Brief: The required output is a word-for-word copy of the lines from the line bearing "Turn this picture" through the line bearing "a film hood.", inclusive, and no other lines.

------ Record set

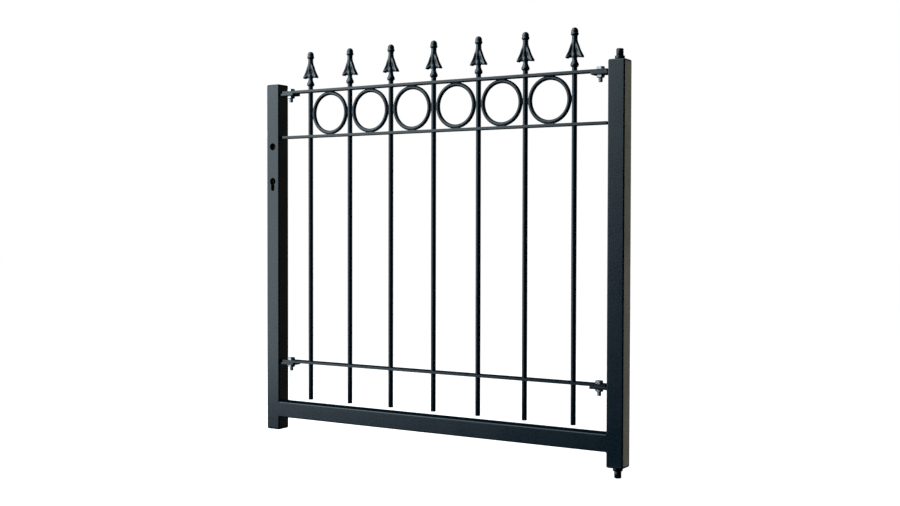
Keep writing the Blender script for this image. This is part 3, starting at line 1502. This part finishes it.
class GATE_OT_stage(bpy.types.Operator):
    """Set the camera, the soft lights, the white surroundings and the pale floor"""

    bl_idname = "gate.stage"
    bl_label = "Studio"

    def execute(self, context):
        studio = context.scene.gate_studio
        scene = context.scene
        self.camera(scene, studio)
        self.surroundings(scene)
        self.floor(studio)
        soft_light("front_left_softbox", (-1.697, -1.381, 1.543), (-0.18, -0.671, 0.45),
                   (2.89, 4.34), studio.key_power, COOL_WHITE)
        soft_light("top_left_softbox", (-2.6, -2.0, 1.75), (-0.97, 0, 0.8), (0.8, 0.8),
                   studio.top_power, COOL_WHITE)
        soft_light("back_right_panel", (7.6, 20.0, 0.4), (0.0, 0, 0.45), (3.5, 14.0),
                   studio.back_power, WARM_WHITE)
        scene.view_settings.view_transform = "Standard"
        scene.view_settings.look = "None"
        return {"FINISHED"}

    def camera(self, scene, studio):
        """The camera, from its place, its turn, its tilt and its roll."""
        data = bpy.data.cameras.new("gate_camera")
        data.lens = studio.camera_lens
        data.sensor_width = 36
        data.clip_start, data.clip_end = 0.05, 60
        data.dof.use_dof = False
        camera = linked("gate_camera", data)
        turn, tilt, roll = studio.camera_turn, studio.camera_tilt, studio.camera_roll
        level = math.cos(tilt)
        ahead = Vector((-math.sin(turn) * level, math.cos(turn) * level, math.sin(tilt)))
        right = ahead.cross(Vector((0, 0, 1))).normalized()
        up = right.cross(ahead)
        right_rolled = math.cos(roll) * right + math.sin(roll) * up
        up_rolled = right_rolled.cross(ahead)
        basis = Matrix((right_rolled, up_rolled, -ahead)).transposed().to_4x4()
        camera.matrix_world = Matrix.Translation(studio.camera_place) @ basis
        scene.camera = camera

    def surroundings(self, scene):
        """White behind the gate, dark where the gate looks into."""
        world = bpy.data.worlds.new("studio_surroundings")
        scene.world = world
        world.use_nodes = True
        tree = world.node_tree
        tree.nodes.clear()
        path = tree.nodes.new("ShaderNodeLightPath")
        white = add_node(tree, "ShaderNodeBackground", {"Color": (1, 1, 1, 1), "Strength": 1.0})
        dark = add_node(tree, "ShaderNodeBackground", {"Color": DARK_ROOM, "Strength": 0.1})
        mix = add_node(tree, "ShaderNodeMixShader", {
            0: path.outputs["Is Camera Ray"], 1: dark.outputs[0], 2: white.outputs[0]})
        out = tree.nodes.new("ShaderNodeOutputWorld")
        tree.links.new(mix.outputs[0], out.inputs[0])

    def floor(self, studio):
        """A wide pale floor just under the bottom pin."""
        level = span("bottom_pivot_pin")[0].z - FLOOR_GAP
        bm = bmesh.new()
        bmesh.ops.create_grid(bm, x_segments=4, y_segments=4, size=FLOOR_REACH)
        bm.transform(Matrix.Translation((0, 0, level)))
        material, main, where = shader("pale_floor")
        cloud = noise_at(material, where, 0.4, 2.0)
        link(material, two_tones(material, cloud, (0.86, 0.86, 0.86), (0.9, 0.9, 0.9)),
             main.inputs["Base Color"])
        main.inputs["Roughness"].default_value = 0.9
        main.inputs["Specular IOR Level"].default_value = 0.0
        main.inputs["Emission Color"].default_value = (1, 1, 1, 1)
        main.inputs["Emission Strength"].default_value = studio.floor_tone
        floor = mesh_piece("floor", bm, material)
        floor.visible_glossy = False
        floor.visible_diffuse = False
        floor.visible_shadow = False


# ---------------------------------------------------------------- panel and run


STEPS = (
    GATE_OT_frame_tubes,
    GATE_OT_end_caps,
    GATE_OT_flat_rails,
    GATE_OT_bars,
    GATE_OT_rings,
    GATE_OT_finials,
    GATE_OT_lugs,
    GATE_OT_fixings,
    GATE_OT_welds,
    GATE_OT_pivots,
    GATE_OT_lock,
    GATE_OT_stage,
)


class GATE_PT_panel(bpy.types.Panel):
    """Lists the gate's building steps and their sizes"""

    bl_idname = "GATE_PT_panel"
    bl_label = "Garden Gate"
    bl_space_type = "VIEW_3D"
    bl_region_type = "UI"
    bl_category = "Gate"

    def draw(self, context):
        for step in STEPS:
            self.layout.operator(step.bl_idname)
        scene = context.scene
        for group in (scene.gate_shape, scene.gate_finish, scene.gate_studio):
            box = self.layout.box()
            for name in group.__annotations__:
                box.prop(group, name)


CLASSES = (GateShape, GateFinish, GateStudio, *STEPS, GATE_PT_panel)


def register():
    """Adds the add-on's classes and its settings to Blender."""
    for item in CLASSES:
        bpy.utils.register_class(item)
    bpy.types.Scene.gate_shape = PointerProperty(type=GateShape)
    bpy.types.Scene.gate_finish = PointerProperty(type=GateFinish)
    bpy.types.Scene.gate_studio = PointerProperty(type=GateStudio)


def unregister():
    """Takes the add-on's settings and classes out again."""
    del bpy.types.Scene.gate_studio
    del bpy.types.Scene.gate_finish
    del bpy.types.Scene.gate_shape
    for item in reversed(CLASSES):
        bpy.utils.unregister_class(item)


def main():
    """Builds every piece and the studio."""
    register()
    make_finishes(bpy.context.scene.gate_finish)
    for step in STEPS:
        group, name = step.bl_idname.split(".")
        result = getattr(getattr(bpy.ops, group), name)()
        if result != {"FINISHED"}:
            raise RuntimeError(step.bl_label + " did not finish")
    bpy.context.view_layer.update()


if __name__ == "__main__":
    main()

------------
------ Record set

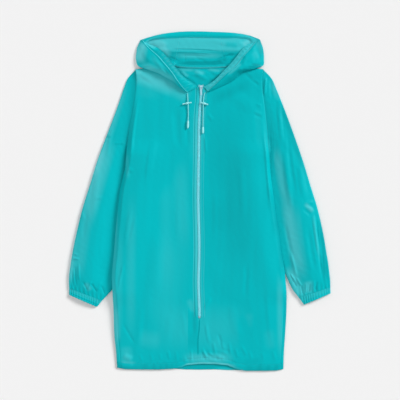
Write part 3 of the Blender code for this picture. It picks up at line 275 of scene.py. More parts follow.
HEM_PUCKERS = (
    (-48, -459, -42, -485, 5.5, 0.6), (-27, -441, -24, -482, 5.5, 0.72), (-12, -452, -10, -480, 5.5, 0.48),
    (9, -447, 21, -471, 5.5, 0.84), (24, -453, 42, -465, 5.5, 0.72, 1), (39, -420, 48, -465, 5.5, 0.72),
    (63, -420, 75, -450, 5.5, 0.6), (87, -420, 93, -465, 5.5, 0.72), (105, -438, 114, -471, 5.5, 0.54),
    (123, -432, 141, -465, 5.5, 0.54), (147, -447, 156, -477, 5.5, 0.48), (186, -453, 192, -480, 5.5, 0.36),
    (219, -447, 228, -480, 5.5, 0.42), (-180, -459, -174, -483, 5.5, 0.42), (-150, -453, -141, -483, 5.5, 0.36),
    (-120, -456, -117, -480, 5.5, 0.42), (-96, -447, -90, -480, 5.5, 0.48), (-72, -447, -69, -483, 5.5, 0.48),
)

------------
------ Record set

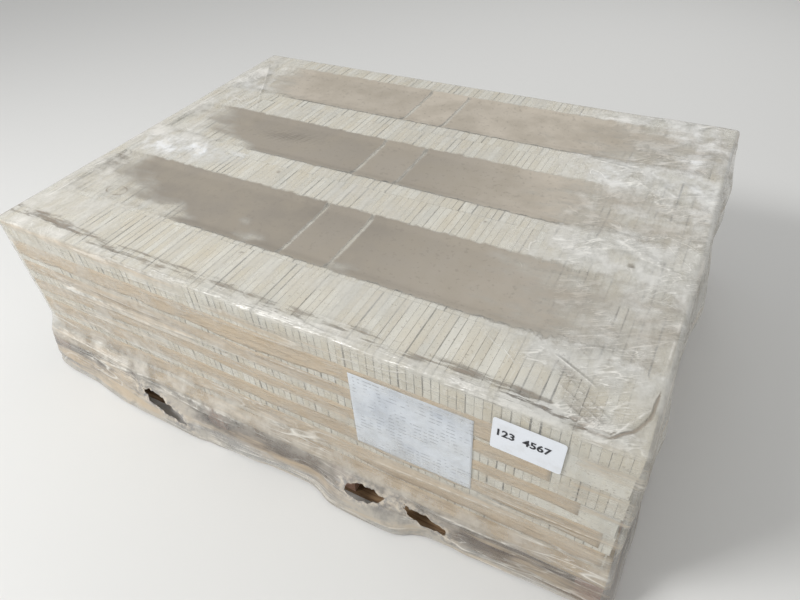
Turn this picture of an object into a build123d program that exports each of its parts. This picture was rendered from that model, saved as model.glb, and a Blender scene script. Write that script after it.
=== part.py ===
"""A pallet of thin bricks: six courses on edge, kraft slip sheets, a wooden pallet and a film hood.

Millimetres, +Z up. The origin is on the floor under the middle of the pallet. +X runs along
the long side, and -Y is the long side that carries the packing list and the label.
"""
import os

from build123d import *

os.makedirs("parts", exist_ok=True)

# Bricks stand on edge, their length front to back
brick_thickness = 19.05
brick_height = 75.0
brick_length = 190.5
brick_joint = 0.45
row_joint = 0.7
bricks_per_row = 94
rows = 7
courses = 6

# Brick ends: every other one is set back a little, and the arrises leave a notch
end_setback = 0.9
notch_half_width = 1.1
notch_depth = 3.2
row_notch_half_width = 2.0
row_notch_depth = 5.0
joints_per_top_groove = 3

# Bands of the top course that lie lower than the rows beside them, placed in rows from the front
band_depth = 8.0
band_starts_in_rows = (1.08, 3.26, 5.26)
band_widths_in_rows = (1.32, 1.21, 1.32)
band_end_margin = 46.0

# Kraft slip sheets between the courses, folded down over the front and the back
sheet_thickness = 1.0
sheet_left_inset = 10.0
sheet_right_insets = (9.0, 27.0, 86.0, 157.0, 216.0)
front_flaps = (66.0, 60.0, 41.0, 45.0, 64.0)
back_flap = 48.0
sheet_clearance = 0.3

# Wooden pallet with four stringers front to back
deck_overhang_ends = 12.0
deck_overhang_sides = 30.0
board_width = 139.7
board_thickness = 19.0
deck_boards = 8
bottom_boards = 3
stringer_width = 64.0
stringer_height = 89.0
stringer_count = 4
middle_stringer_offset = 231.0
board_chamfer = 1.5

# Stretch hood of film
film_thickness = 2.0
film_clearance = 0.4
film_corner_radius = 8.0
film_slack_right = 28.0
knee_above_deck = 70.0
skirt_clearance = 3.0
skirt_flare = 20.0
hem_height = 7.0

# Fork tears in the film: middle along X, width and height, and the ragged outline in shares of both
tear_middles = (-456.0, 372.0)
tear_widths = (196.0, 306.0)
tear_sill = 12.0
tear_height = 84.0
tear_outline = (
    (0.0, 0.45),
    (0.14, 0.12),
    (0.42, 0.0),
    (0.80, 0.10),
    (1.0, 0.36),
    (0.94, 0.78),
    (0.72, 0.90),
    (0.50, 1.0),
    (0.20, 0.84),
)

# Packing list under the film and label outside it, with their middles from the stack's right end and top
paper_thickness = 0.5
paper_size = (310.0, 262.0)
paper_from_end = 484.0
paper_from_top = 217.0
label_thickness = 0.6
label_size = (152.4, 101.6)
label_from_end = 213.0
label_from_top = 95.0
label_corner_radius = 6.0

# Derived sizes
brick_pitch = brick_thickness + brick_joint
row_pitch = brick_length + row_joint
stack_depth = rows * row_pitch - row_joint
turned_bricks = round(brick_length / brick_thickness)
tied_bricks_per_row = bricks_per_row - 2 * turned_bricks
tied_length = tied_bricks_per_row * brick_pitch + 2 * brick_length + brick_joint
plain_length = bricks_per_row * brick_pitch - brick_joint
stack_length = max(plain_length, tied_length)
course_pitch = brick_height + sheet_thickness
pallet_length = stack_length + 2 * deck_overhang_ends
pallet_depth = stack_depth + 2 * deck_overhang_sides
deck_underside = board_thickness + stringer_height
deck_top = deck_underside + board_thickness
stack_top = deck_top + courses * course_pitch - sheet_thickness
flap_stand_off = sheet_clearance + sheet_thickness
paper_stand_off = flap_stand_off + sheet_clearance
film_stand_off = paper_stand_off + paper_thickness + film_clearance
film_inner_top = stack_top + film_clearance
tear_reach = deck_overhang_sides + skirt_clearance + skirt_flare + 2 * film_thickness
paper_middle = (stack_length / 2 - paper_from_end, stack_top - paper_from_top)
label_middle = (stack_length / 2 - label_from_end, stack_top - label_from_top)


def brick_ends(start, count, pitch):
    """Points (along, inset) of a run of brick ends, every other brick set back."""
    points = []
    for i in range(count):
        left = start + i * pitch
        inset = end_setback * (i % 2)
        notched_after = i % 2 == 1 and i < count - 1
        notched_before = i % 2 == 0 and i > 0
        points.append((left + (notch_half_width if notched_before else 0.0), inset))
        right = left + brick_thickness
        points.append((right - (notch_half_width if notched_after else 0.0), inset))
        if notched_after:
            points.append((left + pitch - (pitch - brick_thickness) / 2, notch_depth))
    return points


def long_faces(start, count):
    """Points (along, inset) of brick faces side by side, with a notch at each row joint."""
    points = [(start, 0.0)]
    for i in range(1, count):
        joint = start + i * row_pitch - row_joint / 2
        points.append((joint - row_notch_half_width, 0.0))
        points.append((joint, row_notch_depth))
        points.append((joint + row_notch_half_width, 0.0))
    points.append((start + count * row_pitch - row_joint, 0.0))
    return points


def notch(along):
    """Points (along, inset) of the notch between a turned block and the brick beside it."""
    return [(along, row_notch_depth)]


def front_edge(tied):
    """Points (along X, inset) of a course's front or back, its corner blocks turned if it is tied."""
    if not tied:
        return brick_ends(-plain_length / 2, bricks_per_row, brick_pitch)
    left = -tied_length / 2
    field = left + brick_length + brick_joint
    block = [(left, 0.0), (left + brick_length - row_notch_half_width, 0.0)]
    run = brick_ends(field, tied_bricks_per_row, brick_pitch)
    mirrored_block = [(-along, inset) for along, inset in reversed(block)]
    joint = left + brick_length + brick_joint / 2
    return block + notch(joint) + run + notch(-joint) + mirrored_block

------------

Response:
Turn this picture of an object into a build123d program that exports each of its parts. This picture was rendered from that model, saved as model.glb, and a Blender scene script. Write that script after it.
=== part.py ===
"""A pallet of thin bricks: six courses on edge, kraft slip sheets, a wooden pallet and a film hood.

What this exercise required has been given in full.